Knighton never had much chance of being rescued, even if someone had bothered to try. By the time he entered sixth grade, he had attended seven schools. Frank Scalise, director of guidance counseling at Deerfield Beach Middle School, said Knighton came to class only 12 days that year. Truant officers were dispatched to find him, but the family had no address. "He wasn't in school long enough for anybody to get next to him, help him or counsel him," says Scalise. "Then he dropped out, and we never saw him again."

Knighton was 14 and living with his father when he began selling crack cocaine. A year later, he was stealing cars and running a $1,000-a-day drug operation. His life savings -- what he called his "bank account" -- was $30,000 worth of crack and a gold Cadillac. As the boy began making big money, he became a target himself. That inspired him to get his first gun. Weapons were so plentiful that he never had to buy one but simply borrowed from friends. Openly proud of the firearms he has used, Knighton smiles fondly as he recalls each one. "When I was 14, I started out with a .25 automatic, then ; got me a .38 snub-nosed, then a 12-gauge shotgun, a .45 automatic and a 9-mm. But my last gun -- and my best gun -- was a baby Uzi."

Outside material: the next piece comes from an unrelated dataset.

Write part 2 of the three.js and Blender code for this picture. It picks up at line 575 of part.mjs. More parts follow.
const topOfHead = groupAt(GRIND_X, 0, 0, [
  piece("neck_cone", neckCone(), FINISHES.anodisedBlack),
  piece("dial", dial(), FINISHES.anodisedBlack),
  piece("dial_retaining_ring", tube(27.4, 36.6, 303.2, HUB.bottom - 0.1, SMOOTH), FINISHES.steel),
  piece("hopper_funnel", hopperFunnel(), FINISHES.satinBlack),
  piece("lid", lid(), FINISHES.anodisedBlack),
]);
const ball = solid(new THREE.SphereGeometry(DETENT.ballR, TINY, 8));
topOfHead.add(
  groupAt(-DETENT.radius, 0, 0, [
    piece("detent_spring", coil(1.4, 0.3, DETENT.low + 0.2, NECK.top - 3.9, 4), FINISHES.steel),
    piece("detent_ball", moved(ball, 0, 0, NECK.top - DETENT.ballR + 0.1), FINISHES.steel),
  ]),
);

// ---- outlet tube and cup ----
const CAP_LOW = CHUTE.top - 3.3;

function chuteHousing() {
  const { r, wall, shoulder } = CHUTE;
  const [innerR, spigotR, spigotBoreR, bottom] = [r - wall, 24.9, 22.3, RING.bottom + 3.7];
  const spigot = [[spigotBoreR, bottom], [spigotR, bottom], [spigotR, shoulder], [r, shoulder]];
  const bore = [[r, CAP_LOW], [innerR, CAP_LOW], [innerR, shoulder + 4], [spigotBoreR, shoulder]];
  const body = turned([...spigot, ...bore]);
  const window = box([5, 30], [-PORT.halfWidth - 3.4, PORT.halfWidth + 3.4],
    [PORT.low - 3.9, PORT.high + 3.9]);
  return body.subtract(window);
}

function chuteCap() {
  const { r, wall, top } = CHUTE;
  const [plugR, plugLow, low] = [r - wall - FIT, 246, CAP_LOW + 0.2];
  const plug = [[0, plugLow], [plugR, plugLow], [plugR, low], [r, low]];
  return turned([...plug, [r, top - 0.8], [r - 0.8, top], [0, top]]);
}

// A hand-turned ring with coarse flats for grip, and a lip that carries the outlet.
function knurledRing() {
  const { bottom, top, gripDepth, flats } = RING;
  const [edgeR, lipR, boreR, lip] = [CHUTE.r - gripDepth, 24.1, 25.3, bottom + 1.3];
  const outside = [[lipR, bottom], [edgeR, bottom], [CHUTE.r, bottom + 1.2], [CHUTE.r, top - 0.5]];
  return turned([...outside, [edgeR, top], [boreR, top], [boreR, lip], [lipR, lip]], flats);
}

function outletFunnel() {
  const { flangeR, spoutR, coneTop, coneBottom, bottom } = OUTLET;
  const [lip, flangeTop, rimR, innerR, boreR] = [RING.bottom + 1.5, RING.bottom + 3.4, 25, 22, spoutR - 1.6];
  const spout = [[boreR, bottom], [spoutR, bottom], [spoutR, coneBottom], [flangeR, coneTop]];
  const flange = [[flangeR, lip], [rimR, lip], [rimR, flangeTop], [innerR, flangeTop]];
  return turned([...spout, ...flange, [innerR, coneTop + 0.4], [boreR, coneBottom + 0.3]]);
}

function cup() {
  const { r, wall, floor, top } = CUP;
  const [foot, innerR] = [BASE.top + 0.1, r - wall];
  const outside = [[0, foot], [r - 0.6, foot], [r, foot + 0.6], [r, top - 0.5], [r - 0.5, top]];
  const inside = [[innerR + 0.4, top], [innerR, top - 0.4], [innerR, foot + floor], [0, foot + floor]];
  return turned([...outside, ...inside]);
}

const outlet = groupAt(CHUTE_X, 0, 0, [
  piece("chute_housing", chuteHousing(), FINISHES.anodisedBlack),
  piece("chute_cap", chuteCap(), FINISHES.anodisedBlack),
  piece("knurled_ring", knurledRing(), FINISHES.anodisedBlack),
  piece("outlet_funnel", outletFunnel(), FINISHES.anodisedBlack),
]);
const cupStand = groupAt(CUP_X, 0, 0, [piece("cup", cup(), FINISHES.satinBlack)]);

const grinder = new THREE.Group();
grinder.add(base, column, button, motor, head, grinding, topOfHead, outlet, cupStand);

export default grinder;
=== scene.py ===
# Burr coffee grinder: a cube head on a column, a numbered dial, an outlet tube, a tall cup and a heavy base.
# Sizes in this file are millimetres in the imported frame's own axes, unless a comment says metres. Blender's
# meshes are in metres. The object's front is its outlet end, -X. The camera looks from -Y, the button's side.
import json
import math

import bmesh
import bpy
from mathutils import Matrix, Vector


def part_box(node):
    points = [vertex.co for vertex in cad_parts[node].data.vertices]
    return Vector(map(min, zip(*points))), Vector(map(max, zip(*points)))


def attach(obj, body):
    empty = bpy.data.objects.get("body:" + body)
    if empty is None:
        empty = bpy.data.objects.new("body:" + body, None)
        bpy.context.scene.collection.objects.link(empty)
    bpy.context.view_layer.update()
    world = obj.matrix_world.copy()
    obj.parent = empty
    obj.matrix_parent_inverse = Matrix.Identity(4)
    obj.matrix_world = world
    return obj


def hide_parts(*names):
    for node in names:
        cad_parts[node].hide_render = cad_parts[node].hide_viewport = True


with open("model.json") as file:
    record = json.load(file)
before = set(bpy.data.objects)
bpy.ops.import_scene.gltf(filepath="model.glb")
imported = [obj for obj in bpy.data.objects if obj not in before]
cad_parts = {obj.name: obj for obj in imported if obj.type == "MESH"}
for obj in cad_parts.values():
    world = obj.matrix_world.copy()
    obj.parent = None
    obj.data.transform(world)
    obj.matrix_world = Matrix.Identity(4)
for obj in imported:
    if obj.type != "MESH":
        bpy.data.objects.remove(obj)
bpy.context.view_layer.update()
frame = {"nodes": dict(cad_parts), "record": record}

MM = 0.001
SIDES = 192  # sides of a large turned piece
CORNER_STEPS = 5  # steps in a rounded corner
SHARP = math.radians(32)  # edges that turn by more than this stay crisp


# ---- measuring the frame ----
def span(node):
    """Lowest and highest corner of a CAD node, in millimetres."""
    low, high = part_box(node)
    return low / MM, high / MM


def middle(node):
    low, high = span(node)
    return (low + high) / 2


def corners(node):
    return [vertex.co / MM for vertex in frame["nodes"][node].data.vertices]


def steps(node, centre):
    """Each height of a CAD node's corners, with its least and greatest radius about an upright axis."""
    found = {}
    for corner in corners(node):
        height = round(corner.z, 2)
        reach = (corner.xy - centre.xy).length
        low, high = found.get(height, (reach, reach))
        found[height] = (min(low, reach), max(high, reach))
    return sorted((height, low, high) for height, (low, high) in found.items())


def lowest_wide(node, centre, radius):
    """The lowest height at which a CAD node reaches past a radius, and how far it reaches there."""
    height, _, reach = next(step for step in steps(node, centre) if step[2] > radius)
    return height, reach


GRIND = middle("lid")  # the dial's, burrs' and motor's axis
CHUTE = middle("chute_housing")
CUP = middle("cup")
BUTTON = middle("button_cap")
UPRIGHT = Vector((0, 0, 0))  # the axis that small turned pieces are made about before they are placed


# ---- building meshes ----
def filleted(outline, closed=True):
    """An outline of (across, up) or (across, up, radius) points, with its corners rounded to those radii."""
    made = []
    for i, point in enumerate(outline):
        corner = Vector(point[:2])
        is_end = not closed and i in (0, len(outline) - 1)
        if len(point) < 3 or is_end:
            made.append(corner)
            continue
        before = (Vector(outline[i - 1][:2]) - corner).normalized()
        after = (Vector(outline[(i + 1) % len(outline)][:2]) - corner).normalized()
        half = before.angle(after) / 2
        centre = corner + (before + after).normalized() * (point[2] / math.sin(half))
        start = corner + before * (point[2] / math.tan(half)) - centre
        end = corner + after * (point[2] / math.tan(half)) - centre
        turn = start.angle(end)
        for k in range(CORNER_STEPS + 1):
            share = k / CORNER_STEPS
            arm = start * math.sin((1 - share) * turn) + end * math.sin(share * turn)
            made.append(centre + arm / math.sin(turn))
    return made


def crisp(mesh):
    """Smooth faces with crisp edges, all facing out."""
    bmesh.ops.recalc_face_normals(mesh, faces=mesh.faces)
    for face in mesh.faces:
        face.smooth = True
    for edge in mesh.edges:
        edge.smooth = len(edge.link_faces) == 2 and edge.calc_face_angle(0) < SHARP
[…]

When everyone has a gun, every argument carries the potential for deadly violence. The fbi reports that in 1990 nearly 3 out of 4 juvenile murderers used guns to commit their crimes. "A gun in the hands of a 14-year-old is much more dangerous than in the hands of a 41-year-old," says James Fox, dean of Northeastern University's College of Criminal Justice. "He has little investment in his life, and he doesn't know the meaning of death."

Knighton does know a lot about the criminal-justice system. At 16, he had been in juvenile custody 19 times, charged with aggravated assault, auto theft, robbery, drug possession, escape and contempt of court. Knighton was sent to the Better Outlook Center, a halfway house for juvenile offenders in a Miami suburb. Staff members recall Knighton as hostile and angry at first; later he began to flourish under the supervision of caring adults. "Anthony thought it was heaven," says superintendent Jounice Morris. "It was his first glimpse of stability." Morris, who gave him the nickname "Peanut," recalls that Knighton had the reading ability of a nine-year-old. She says his sister visited him only once during the months he spent at the halfway house; no other relative appeared. "It was clear he'd been passed around from pillar to post, sharing apartments with 12 or 13 other people," Morris said. "There was nobody there for him -- there had never been."

After the murder, when Knighton landed in the Indian River prison, he worked on a cleanup crew six hours a day. Until state budget cuts forced the prison to eliminate its teachers' salaries, he took high school classes. Because he was considered cooperative and well behaved, Knighton had nearly two years shaved off his sentence. He does not know where his father and siblings now live, but he still keeps in touch with the staff at Better Outlook. In a letter to Morris, Knighton wrote, "I think about that baby I killed, and it hurts real bad."

Criminologists predict that the population of young offenders will explode in the decade to come. Just as crime began to surge in the late '60s, when the postwar baby-boom generation reached its teens and early 20s, the children of those baby boomers are committing their first offenses. And for many of them, pulling out a gun is just a funny game with the little girl on the corner.